Data block:
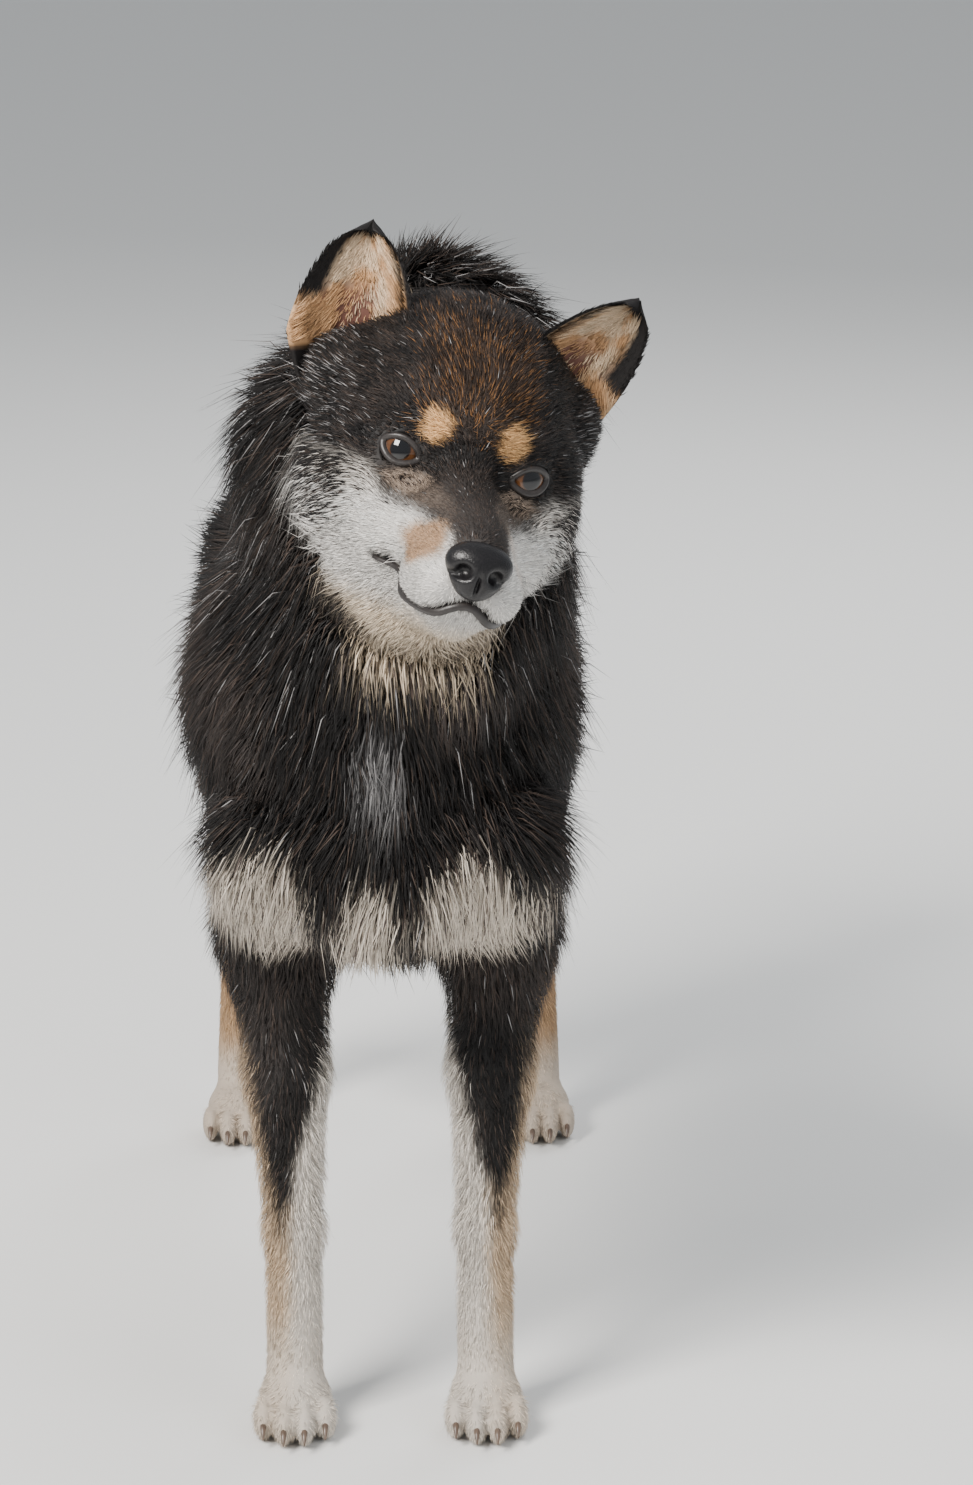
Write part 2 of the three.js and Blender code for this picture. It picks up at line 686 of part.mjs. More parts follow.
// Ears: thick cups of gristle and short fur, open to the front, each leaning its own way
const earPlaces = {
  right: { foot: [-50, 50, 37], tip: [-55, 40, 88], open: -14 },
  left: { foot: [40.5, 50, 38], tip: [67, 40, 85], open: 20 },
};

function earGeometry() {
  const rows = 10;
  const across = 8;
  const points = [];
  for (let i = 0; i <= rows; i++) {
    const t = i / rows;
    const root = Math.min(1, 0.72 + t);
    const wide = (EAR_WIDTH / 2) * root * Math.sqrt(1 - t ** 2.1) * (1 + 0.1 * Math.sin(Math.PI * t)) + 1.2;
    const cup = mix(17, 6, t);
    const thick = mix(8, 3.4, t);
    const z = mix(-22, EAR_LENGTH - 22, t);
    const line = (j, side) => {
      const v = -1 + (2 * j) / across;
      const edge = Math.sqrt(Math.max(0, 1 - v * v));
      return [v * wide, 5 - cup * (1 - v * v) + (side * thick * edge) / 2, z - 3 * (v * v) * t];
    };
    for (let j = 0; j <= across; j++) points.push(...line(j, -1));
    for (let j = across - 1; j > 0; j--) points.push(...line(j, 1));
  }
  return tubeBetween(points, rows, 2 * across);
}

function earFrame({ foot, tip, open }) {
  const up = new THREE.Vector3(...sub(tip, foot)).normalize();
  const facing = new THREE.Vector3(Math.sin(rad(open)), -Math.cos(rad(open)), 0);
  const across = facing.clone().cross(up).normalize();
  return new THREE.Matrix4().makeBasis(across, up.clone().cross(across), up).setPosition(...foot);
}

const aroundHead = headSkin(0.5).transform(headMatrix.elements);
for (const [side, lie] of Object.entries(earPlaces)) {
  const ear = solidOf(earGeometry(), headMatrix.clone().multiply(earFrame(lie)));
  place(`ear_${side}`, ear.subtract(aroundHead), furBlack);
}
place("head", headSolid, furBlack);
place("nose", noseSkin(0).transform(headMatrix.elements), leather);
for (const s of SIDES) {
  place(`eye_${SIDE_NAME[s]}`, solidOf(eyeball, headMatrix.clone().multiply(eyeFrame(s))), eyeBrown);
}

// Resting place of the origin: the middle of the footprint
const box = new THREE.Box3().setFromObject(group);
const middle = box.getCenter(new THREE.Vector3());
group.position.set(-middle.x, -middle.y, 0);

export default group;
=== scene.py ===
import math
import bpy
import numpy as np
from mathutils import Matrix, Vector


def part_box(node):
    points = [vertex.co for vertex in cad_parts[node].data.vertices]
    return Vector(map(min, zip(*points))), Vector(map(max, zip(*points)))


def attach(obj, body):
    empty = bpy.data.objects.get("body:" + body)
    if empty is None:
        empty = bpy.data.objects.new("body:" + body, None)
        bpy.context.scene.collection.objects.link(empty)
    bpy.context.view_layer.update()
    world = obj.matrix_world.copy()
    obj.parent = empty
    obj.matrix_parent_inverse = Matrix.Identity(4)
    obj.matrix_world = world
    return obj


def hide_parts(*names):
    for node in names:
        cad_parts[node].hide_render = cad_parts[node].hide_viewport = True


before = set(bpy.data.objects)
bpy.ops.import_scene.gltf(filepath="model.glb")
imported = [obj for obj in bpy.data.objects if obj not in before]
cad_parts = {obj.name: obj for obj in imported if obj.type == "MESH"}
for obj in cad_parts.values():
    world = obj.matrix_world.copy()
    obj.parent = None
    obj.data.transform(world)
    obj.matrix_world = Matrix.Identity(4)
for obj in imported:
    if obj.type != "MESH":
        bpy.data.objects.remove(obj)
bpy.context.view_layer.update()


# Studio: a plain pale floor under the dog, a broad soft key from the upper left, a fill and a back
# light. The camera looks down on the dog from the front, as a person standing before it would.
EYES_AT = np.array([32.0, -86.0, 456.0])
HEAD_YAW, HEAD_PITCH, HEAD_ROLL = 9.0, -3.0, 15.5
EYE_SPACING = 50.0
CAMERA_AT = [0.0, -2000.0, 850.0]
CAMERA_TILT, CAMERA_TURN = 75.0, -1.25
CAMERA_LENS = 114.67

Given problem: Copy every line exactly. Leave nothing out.

Task answer:
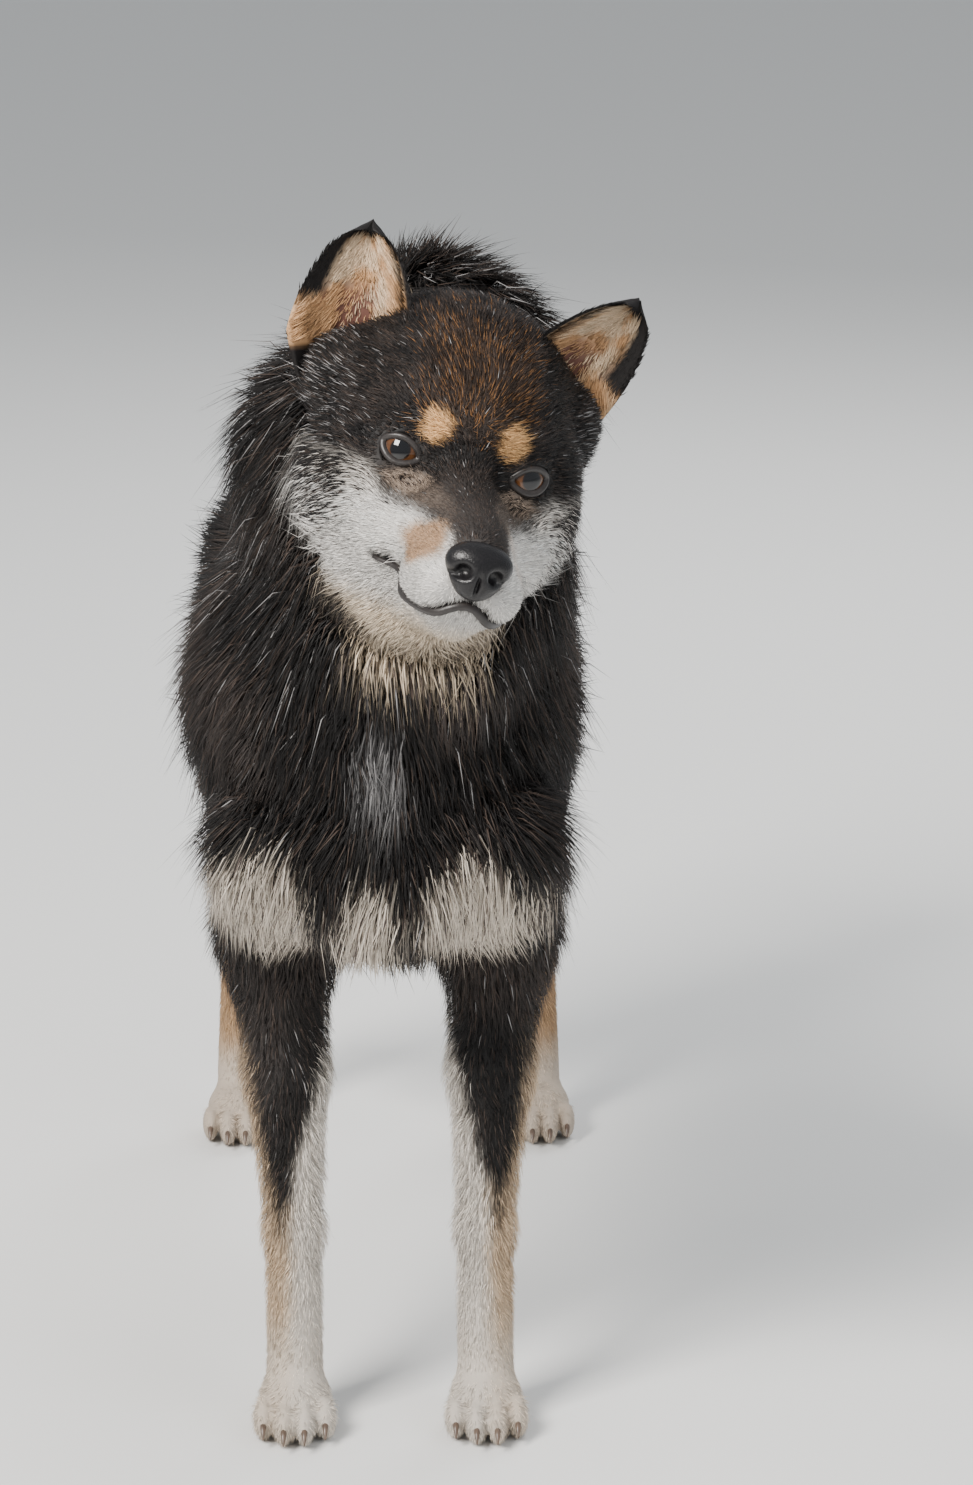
Write part 2 of the three.js and Blender code for this picture. It picks up at line 686 of part.mjs. More parts follow.
// Ears: thick cups of gristle and short fur, open to the front, each leaning its own way
const earPlaces = {
  right: { foot: [-50, 50, 37], tip: [-55, 40, 88], open: -14 },
  left: { foot: [40.5, 50, 38], tip: [67, 40, 85], open: 20 },
};

function earGeometry() {
  const rows = 10;
  const across = 8;
  const points = [];
  for (let i = 0; i <= rows; i++) {
    const t = i / rows;
    const root = Math.min(1, 0.72 + t);
    const wide = (EAR_WIDTH / 2) * root * Math.sqrt(1 - t ** 2.1) * (1 + 0.1 * Math.sin(Math.PI * t)) + 1.2;
    const cup = mix(17, 6, t);
    const thick = mix(8, 3.4, t);
    const z = mix(-22, EAR_LENGTH - 22, t);
    const line = (j, side) => {
      const v = -1 + (2 * j) / across;
      const edge = Math.sqrt(Math.max(0, 1 - v * v));
      return [v * wide, 5 - cup * (1 - v * v) + (side * thick * edge) / 2, z - 3 * (v * v) * t];
    };
    for (let j = 0; j <= across; j++) points.push(...line(j, -1));
    for (let j = across - 1; j > 0; j--) points.push(...line(j, 1));
  }
  return tubeBetween(points, rows, 2 * across);
}

function earFrame({ foot, tip, open }) {
  const up = new THREE.Vector3(...sub(tip, foot)).normalize();
  const facing = new THREE.Vector3(Math.sin(rad(open)), -Math.cos(rad(open)), 0);
  const across = facing.clone().cross(up).normalize();
  return new THREE.Matrix4().makeBasis(across, up.clone().cross(across), up).setPosition(...foot);
}

const aroundHead = headSkin(0.5).transform(headMatrix.elements);
for (const [side, lie] of Object.entries(earPlaces)) {
  const ear = solidOf(earGeometry(), headMatrix.clone().multiply(earFrame(lie)));
  place(`ear_${side}`, ear.subtract(aroundHead), furBlack);
}
place("head", headSolid, furBlack);
place("nose", noseSkin(0).transform(headMatrix.elements), leather);
for (const s of SIDES) {
  place(`eye_${SIDE_NAME[s]}`, solidOf(eyeball, headMatrix.clone().multiply(eyeFrame(s))), eyeBrown);
}

// Resting place of the origin: the middle of the footprint
const box = new THREE.Box3().setFromObject(group);
const middle = box.getCenter(new THREE.Vector3());
group.position.set(-middle.x, -middle.y, 0);

export default group;
=== scene.py ===
import math
import bpy
import numpy as np
from mathutils import Matrix, Vector


def part_box(node):
    points = [vertex.co for vertex in cad_parts[node].data.vertices]
    return Vector(map(min, zip(*points))), Vector(map(max, zip(*points)))


def attach(obj, body):
    empty = bpy.data.objects.get("body:" + body)
    if empty is None:
        empty = bpy.data.objects.new("body:" + body, None)
        bpy.context.scene.collection.objects.link(empty)
    bpy.context.view_layer.update()
    world = obj.matrix_world.copy()
    obj.parent = empty
    obj.matrix_parent_inverse = Matrix.Identity(4)
    obj.matrix_world = world
    return obj


def hide_parts(*names):
    for node in names:
        cad_parts[node].hide_render = cad_parts[node].hide_viewport = True


before = set(bpy.data.objects)
bpy.ops.import_scene.gltf(filepath="model.glb")
imported = [obj for obj in bpy.data.objects if obj not in before]
cad_parts = {obj.name: obj for obj in imported if obj.type == "MESH"}
for obj in cad_parts.values():
    world = obj.matrix_world.copy()
    obj.parent = None
    obj.data.transform(world)
    obj.matrix_world = Matrix.Identity(4)
for obj in imported:
    if obj.type != "MESH":
        bpy.data.objects.remove(obj)
bpy.context.view_layer.update()


# Studio: a plain pale floor under the dog, a broad soft key from the upper left, a fill and a back
# light. The camera looks down on the dog from the front, as a person standing before it would.
EYES_AT = np.array([32.0, -86.0, 456.0])
HEAD_YAW, HEAD_PITCH, HEAD_ROLL = 9.0, -3.0, 15.5
EYE_SPACING = 50.0
CAMERA_AT = [0.0, -2000.0, 850.0]
CAMERA_TILT, CAMERA_TURN = 75.0, -1.25
CAMERA_LENS = 114.67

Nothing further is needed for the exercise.